The following example shows two workspaces: "local" and "hpc", with current workspace set to "local":
-
Since I had already created MIMIC parquet files in my HPC environment, I left
"mimic_csv_dir"as blank""and only provided the location of my parquet files at"mimic_parquet_dir". -
For my local device, I elected to convert from CSV by specifying their location at
"mimic_csv_dir", while leaving"mimic_parquet_dir"blank to use the default setting (creates/parquetsubdirectory under the CSV directory).
{
"current_workspace": "local",
"hpc": {
"mimic_csv_dir": "",
"mimic_parquet_dir": "/some/absolute/path/to/your/project/root/CLIF-MIMIC/data/mimic-data/mimic-iv-3.1/parquet"
},
"local": {
"mimic_csv_dir": "/some/absolute/path/to/your/project/root/CLIF-MIMIC/data/mimic-data/mimic-iv-3.1",
"mimic_parquet_dir": ""
}
}- You can also store multiple versions of the CLIF table outputs by customizing
clif_output_dir_name. If you leave it blank with"", the program would default to naming itf"rclif-{CLIF_VERSION}". Using this default is recommended if you want to access and store multiple CLIF versions at the same time.

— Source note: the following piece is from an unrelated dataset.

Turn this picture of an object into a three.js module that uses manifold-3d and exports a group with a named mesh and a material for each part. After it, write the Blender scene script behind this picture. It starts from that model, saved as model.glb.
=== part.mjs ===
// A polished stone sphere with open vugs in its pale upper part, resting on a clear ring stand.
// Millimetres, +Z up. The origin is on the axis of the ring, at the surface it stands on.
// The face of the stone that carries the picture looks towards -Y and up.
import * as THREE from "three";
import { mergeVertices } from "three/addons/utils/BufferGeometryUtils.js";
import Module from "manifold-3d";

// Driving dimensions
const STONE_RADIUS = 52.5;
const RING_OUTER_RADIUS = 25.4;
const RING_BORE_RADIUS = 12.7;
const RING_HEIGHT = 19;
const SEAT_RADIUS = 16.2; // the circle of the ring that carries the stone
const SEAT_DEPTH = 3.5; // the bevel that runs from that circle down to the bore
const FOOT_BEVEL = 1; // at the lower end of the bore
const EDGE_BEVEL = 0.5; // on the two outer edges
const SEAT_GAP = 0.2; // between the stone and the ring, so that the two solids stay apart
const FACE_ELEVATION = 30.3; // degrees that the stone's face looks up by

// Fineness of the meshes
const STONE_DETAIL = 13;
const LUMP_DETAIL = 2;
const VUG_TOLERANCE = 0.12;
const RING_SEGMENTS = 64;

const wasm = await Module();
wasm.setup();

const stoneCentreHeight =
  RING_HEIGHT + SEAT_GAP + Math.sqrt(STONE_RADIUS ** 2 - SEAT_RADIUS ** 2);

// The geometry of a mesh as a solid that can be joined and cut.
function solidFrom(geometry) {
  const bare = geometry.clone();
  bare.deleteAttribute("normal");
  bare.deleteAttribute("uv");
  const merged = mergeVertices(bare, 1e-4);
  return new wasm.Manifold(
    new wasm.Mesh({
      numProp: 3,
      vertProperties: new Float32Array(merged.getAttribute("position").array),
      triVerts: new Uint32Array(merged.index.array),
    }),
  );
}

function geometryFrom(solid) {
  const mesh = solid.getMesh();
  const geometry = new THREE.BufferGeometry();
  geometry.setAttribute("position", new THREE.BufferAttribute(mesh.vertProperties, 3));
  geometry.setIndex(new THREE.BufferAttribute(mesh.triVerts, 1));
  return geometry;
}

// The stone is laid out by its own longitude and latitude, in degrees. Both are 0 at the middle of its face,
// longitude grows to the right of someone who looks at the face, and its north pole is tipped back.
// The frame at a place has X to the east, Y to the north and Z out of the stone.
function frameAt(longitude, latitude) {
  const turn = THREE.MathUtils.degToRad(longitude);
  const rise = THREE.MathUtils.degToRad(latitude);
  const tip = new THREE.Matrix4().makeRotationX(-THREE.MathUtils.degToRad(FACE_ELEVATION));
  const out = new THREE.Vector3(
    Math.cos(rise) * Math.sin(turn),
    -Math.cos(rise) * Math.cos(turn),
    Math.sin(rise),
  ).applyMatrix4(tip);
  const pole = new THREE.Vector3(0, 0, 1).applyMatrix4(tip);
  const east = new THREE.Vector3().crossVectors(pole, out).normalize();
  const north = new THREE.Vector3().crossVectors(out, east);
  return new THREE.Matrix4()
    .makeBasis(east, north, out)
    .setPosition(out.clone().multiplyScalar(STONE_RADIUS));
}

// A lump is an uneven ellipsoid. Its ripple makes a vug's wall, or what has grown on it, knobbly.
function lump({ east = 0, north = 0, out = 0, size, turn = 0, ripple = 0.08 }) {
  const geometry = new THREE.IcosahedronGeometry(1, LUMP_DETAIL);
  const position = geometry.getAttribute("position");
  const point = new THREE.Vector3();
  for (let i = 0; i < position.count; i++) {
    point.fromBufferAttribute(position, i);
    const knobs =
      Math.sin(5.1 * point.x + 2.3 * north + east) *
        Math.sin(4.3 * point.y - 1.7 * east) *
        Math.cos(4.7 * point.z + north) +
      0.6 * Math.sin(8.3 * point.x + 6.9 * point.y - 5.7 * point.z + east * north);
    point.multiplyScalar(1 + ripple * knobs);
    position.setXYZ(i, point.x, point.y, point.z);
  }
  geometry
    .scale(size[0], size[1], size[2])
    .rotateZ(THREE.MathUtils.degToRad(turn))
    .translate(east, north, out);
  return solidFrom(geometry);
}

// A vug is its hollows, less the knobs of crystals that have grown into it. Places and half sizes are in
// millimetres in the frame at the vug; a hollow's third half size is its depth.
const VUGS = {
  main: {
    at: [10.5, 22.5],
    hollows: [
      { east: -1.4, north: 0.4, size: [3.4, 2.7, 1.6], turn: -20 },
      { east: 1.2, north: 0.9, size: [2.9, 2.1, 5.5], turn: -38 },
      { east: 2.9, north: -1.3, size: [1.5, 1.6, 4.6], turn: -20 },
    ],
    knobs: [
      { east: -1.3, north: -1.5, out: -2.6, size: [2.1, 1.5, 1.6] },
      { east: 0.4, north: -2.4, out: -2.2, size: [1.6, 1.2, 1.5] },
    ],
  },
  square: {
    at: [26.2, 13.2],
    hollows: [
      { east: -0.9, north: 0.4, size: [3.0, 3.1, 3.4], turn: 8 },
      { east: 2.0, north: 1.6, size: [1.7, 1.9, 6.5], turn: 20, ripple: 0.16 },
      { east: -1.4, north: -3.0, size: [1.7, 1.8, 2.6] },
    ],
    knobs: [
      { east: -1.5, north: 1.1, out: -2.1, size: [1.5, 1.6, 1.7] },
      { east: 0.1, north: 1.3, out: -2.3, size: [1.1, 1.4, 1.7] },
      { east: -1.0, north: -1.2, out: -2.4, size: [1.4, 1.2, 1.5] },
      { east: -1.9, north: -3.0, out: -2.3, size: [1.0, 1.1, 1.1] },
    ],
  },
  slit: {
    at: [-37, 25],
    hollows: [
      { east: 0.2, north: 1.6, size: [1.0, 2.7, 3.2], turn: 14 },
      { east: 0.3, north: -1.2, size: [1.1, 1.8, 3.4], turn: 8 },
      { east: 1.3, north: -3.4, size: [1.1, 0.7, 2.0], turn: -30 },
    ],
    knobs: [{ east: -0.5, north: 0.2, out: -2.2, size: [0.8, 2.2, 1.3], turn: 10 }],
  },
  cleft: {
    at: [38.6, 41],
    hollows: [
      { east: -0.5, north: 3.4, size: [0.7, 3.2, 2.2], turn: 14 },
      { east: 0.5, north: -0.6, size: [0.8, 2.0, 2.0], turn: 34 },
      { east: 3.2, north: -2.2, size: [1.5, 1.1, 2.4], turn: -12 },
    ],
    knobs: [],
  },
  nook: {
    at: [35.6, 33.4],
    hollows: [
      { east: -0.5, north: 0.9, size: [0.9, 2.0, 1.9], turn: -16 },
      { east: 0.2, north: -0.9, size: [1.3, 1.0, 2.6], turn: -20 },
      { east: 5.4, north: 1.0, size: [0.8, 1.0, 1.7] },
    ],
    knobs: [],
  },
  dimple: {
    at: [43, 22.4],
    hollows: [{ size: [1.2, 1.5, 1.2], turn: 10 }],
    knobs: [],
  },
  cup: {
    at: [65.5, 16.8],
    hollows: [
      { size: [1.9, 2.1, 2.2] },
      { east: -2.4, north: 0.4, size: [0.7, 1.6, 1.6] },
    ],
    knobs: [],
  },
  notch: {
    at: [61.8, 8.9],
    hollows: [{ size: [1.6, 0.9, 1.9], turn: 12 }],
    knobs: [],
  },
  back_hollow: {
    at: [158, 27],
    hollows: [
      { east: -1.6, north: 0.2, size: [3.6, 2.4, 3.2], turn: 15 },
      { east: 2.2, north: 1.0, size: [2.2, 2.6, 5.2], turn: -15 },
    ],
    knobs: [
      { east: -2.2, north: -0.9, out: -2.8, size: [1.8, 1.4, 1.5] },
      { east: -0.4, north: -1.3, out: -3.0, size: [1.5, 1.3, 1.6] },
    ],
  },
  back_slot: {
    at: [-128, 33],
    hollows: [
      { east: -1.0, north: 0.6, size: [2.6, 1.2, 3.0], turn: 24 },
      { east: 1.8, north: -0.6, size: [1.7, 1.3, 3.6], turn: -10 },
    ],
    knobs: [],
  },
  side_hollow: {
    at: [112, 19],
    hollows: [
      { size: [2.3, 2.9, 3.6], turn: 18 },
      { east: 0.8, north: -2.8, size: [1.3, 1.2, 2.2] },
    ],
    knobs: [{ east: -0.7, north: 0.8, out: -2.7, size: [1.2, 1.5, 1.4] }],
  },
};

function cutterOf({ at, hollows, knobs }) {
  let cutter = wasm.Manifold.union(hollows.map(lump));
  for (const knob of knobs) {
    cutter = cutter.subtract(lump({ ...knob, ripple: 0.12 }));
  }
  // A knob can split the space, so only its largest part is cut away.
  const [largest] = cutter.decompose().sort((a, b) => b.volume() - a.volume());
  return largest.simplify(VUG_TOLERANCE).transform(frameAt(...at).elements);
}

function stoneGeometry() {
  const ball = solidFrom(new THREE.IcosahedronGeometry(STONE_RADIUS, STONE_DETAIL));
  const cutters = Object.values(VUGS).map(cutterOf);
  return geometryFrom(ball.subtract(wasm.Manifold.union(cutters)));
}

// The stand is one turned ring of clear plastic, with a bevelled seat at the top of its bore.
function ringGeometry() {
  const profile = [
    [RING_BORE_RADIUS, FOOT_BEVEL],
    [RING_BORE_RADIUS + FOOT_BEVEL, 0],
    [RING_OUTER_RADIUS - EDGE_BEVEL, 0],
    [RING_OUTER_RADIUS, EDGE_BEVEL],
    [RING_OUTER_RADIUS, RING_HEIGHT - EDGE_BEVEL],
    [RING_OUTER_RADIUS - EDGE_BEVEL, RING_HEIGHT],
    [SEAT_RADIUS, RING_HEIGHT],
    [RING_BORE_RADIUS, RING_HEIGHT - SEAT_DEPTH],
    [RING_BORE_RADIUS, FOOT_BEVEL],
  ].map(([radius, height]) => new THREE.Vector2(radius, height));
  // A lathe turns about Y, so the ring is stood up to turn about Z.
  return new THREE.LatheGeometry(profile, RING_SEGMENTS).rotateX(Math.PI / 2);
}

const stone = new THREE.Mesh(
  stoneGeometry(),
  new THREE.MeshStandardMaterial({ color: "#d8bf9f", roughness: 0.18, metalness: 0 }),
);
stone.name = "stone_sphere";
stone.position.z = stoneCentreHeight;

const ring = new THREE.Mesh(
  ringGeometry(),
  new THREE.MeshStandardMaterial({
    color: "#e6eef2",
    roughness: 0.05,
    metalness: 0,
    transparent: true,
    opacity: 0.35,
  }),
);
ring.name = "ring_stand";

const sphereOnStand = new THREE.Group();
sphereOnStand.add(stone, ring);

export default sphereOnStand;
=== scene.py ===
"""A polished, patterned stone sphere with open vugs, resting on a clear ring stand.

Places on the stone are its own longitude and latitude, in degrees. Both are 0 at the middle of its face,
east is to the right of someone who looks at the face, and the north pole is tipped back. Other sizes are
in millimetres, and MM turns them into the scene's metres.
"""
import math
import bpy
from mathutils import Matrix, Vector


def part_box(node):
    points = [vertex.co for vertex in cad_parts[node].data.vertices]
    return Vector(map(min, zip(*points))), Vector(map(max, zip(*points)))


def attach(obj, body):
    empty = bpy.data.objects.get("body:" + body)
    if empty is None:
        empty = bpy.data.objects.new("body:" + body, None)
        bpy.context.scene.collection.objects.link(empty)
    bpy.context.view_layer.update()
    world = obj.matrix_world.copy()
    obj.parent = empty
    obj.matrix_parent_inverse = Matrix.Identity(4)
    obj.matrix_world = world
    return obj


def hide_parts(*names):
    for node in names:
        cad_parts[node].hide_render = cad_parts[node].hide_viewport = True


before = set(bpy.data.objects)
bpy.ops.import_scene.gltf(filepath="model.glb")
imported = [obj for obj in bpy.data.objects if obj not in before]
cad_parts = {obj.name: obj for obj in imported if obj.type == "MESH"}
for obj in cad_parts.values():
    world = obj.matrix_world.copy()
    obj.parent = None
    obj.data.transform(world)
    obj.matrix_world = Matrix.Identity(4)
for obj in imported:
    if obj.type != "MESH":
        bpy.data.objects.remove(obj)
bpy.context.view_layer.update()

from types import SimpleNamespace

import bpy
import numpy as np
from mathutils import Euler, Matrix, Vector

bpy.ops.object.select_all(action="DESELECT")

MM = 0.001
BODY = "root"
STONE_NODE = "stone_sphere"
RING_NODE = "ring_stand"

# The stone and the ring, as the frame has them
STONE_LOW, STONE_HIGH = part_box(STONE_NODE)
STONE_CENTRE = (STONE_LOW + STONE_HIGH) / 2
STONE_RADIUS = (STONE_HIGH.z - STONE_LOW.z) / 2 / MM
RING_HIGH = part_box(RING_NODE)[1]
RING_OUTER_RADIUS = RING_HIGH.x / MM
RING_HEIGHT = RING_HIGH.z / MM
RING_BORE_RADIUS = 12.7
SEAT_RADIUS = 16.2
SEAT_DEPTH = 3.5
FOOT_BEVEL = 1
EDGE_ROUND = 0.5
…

After navigating to the project directory, ensure you are on the correct branch:
main- for the latest stable versionrelease/<x.x.x>- for a beta version
To switch to a specific branch (e.g., release/0.2.0):
# Fetch information on all remote branches
git fetch
# Switch to branch release/0.2.0
git switch release/0.2.0
# Verify current branch
git branchuv is a fast Python package manager that simplifies dependency management.
-
Install uv (if not already installed):
# macOS/Linux curl -LsSf https://astral.sh/uv/install.sh | sh # Windows (PowerShell) powershell -ExecutionPolicy ByPass -c "irm https://astral.sh/uv/install.ps1 | iex"
-
Run the pipeline (once on the correct branch):
uv run python main.py
On the correct branch, run the following line by line:
# Create a virtual environment
python3 -m venv .venv/
# Activate the virtual environment
source .venv/bin/activate
# Install the dependencies
pip install -r requirements.txt
# Run the pipeline
python3 main.pyAfter running the pipeline, you'll find the following outputs:
Generated Parquet files will be in output/rclif-2.1.0/ (or your custom output directory name).
| Table | Typical Size |
|---|---|
vitals |
~265 MB |
labs |
~344 MB |
patient_assessments |
~137 MB |
medication_admin_continuous |
~84 MB |
medication_admin_intermittent |
~48 MB |
adt |
~33 MB |
respiratory_support |
~29 MB |
position |
~24 MB |
hospital_diagnosis |
~20 MB |
hospitalization |
~16 MB |
patient_procedures |
~8.2 MB |
crrt_therapy |
~4.3 MB |
code_status |
~1.1 MB |
patient |
~3 MB |
output/logs/clif_mimic_all.log- All INFO+ messagesoutput/logs/clif_mimic_errors.log- Warnings and errors only
-
π Change Log
-
π Issues Log
To contribute to this open-source project, feel free to:
-
Open an issue for bugs or feature requests
-
Follow branch naming conventions (e.g.,
new-table/dialysis,fix/vitals-mapping) -
Submit a pull request for review
This project is licensed under the MIT License.
Important
The MIMIC-IV dataset is subject to the PhysioNet Data Use Agreement. Users must obtain access through PhysioNet before processing.